#### SHORT TASK
Go through the records and give each one again exactly.

#### DATASET EXCERPTS

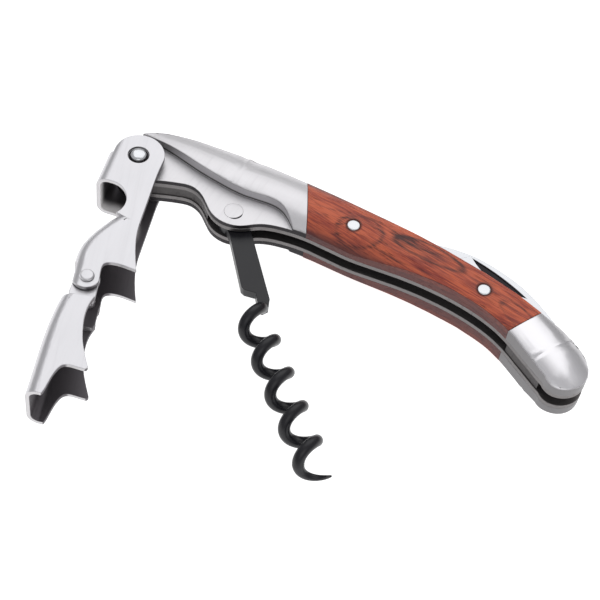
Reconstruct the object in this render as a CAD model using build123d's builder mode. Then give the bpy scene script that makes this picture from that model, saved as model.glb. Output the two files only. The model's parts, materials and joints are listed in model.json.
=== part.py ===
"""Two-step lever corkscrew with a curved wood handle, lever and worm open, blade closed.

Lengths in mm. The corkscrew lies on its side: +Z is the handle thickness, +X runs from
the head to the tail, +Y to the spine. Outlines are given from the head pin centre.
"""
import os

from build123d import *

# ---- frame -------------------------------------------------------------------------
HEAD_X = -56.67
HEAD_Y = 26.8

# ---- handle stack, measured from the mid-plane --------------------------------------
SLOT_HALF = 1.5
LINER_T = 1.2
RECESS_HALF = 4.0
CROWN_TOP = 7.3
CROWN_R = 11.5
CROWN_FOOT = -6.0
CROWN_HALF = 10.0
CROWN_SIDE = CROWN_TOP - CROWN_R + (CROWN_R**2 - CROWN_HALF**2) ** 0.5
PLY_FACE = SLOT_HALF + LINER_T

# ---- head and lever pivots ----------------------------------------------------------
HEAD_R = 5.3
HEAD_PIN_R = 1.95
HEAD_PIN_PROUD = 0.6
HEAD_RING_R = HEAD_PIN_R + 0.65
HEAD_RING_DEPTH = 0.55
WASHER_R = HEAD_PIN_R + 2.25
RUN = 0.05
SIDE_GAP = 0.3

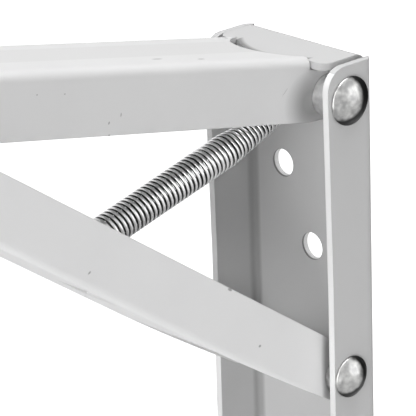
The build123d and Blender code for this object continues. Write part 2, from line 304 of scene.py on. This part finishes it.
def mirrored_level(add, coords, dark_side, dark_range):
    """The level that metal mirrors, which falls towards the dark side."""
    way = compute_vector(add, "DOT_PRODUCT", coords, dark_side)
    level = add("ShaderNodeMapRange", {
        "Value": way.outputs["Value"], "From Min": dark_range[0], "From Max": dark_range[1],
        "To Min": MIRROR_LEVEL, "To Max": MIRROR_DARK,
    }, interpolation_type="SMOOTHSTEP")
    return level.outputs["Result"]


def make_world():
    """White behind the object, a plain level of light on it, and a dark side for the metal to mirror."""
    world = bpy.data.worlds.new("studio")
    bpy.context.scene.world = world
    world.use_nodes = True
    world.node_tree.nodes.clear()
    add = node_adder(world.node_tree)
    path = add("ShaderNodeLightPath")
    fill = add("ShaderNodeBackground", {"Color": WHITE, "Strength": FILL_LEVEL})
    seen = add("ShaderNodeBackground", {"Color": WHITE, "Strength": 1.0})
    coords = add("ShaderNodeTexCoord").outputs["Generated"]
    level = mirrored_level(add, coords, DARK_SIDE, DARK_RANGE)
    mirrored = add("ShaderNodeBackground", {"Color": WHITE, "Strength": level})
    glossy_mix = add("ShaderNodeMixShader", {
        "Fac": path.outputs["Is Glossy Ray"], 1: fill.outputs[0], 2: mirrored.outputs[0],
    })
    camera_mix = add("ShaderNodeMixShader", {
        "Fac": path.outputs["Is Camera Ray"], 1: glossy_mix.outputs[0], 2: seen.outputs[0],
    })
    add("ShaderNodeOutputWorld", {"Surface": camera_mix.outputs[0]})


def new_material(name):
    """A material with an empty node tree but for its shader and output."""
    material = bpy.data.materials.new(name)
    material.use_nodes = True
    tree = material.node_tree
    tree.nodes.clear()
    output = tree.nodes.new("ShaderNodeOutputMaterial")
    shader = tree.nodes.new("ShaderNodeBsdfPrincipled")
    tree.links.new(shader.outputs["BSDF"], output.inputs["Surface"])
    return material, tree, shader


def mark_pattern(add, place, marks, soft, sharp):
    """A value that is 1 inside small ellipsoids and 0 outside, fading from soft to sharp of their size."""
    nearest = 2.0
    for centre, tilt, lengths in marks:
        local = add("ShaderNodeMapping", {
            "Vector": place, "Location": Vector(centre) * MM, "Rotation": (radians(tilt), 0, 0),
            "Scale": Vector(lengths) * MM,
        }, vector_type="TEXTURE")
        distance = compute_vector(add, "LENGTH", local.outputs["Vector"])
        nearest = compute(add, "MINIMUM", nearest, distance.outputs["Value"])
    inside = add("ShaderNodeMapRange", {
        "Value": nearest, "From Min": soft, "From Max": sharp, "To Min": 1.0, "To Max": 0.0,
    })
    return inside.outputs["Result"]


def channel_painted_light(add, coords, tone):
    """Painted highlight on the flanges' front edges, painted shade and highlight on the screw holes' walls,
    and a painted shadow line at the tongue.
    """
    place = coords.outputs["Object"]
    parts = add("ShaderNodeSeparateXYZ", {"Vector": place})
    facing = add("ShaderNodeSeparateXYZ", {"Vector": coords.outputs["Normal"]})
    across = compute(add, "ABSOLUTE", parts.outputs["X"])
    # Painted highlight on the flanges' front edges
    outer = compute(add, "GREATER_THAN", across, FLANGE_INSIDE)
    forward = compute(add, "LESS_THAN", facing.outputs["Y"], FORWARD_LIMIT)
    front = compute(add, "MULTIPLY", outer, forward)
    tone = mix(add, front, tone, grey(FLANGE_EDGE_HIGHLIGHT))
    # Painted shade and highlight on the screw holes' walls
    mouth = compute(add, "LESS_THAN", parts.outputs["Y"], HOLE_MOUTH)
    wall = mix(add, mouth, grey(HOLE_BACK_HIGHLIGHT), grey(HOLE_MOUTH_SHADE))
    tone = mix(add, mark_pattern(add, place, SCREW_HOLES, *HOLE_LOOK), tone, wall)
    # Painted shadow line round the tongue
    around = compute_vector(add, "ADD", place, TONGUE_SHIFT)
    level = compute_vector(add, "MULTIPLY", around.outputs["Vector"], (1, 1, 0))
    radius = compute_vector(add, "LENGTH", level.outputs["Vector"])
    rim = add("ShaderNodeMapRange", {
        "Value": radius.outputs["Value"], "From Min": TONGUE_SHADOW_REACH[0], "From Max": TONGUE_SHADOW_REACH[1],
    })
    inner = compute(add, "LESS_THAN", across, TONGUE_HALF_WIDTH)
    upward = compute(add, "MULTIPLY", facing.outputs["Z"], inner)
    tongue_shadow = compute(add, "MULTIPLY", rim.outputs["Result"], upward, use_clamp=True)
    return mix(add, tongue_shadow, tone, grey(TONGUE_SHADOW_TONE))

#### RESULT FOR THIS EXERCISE
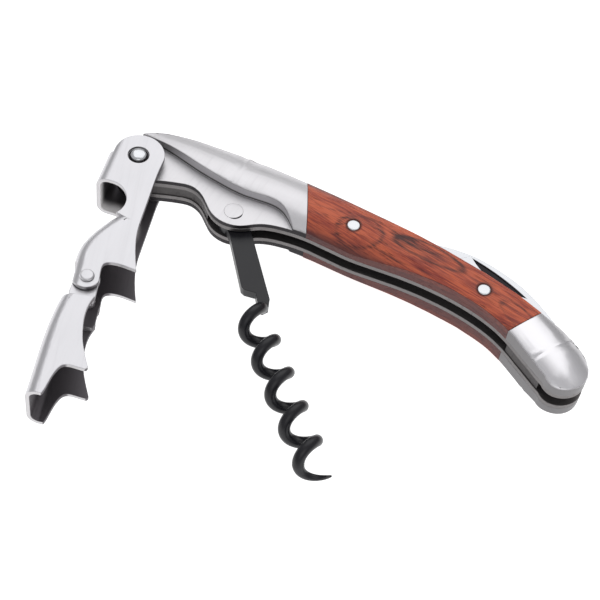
Reconstruct the object in this render as a CAD model using build123d's builder mode. Then give the bpy scene script that makes this picture from that model, saved as model.glb. Output the two files only. The model's parts, materials and joints are listed in model.json.
=== part.py ===
"""Two-step lever corkscrew with a curved wood handle, lever and worm open, blade closed.

Lengths in mm. The corkscrew lies on its side: +Z is the handle thickness, +X runs from
the head to the tail, +Y to the spine. Outlines are given from the head pin centre.
"""
import os

from build123d import *

# ---- frame -------------------------------------------------------------------------
HEAD_X = -56.67
HEAD_Y = 26.8

# ---- handle stack, measured from the mid-plane --------------------------------------
SLOT_HALF = 1.5
LINER_T = 1.2
RECESS_HALF = 4.0
CROWN_TOP = 7.3
CROWN_R = 11.5
CROWN_FOOT = -6.0
CROWN_HALF = 10.0
CROWN_SIDE = CROWN_TOP - CROWN_R + (CROWN_R**2 - CROWN_HALF**2) ** 0.5
PLY_FACE = SLOT_HALF + LINER_T

# ---- head and lever pivots ----------------------------------------------------------
HEAD_R = 5.3
HEAD_PIN_R = 1.95
HEAD_PIN_PROUD = 0.6
HEAD_RING_R = HEAD_PIN_R + 0.65
HEAD_RING_DEPTH = 0.55
WASHER_R = HEAD_PIN_R + 2.25
RUN = 0.05
SIDE_GAP = 0.3

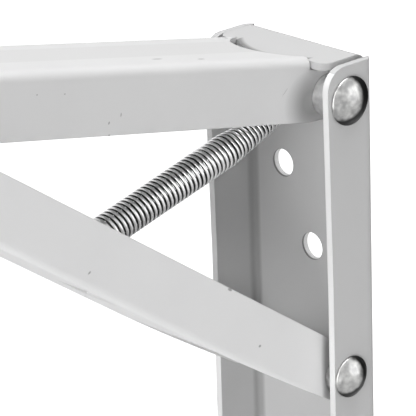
The build123d and Blender code for this object continues. Write part 2, from line 304 of scene.py on. This part finishes it.
def mirrored_level(add, coords, dark_side, dark_range):
    """The level that metal mirrors, which falls towards the dark side."""
    way = compute_vector(add, "DOT_PRODUCT", coords, dark_side)
    level = add("ShaderNodeMapRange", {
        "Value": way.outputs["Value"], "From Min": dark_range[0], "From Max": dark_range[1],
        "To Min": MIRROR_LEVEL, "To Max": MIRROR_DARK,
    }, interpolation_type="SMOOTHSTEP")
    return level.outputs["Result"]


def make_world():
    """White behind the object, a plain level of light on it, and a dark side for the metal to mirror."""
    world = bpy.data.worlds.new("studio")
    bpy.context.scene.world = world
    world.use_nodes = True
    world.node_tree.nodes.clear()
    add = node_adder(world.node_tree)
    path = add("ShaderNodeLightPath")
    fill = add("ShaderNodeBackground", {"Color": WHITE, "Strength": FILL_LEVEL})
    seen = add("ShaderNodeBackground", {"Color": WHITE, "Strength": 1.0})
    coords = add("ShaderNodeTexCoord").outputs["Generated"]
    level = mirrored_level(add, coords, DARK_SIDE, DARK_RANGE)
    mirrored = add("ShaderNodeBackground", {"Color": WHITE, "Strength": level})
    glossy_mix = add("ShaderNodeMixShader", {
        "Fac": path.outputs["Is Glossy Ray"], 1: fill.outputs[0], 2: mirrored.outputs[0],
    })
    camera_mix = add("ShaderNodeMixShader", {
        "Fac": path.outputs["Is Camera Ray"], 1: glossy_mix.outputs[0], 2: seen.outputs[0],
    })
    add("ShaderNodeOutputWorld", {"Surface": camera_mix.outputs[0]})


def new_material(name):
    """A material with an empty node tree but for its shader and output."""
    material = bpy.data.materials.new(name)
    material.use_nodes = True
    tree = material.node_tree
    tree.nodes.clear()
    output = tree.nodes.new("ShaderNodeOutputMaterial")
    shader = tree.nodes.new("ShaderNodeBsdfPrincipled")
    tree.links.new(shader.outputs["BSDF"], output.inputs["Surface"])
    return material, tree, shader


def mark_pattern(add, place, marks, soft, sharp):
    """A value that is 1 inside small ellipsoids and 0 outside, fading from soft to sharp of their size."""
    nearest = 2.0
    for centre, tilt, lengths in marks:
        local = add("ShaderNodeMapping", {
            "Vector": place, "Location": Vector(centre) * MM, "Rotation": (radians(tilt), 0, 0),
            "Scale": Vector(lengths) * MM,
        }, vector_type="TEXTURE")
        distance = compute_vector(add, "LENGTH", local.outputs["Vector"])
        nearest = compute(add, "MINIMUM", nearest, distance.outputs["Value"])
    inside = add("ShaderNodeMapRange", {
        "Value": nearest, "From Min": soft, "From Max": sharp, "To Min": 1.0, "To Max": 0.0,
    })
    return inside.outputs["Result"]


def channel_painted_light(add, coords, tone):
    """Painted highlight on the flanges' front edges, painted shade and highlight on the screw holes' walls,
    and a painted shadow line at the tongue.
    """
    place = coords.outputs["Object"]
    parts = add("ShaderNodeSeparateXYZ", {"Vector": place})
    facing = add("ShaderNodeSeparateXYZ", {"Vector": coords.outputs["Normal"]})
    across = compute(add, "ABSOLUTE", parts.outputs["X"])
    # Painted highlight on the flanges' front edges
    outer = compute(add, "GREATER_THAN", across, FLANGE_INSIDE)
    forward = compute(add, "LESS_THAN", facing.outputs["Y"], FORWARD_LIMIT)
    front = compute(add, "MULTIPLY", outer, forward)
    tone = mix(add, front, tone, grey(FLANGE_EDGE_HIGHLIGHT))
    # Painted shade and highlight on the screw holes' walls
    mouth = compute(add, "LESS_THAN", parts.outputs["Y"], HOLE_MOUTH)
    wall = mix(add, mouth, grey(HOLE_BACK_HIGHLIGHT), grey(HOLE_MOUTH_SHADE))
    tone = mix(add, mark_pattern(add, place, SCREW_HOLES, *HOLE_LOOK), tone, wall)
    # Painted shadow line round the tongue
    around = compute_vector(add, "ADD", place, TONGUE_SHIFT)
    level = compute_vector(add, "MULTIPLY", around.outputs["Vector"], (1, 1, 0))
    radius = compute_vector(add, "LENGTH", level.outputs["Vector"])
    rim = add("ShaderNodeMapRange", {
        "Value": radius.outputs["Value"], "From Min": TONGUE_SHADOW_REACH[0], "From Max": TONGUE_SHADOW_REACH[1],
    })
    inner = compute(add, "LESS_THAN", across, TONGUE_HALF_WIDTH)
    upward = compute(add, "MULTIPLY", facing.outputs["Z"], inner)
    tongue_shadow = compute(add, "MULTIPLY", rim.outputs["Result"], upward, use_clamp=True)
    return mix(add, tongue_shadow, tone, grey(TONGUE_SHADOW_TONE))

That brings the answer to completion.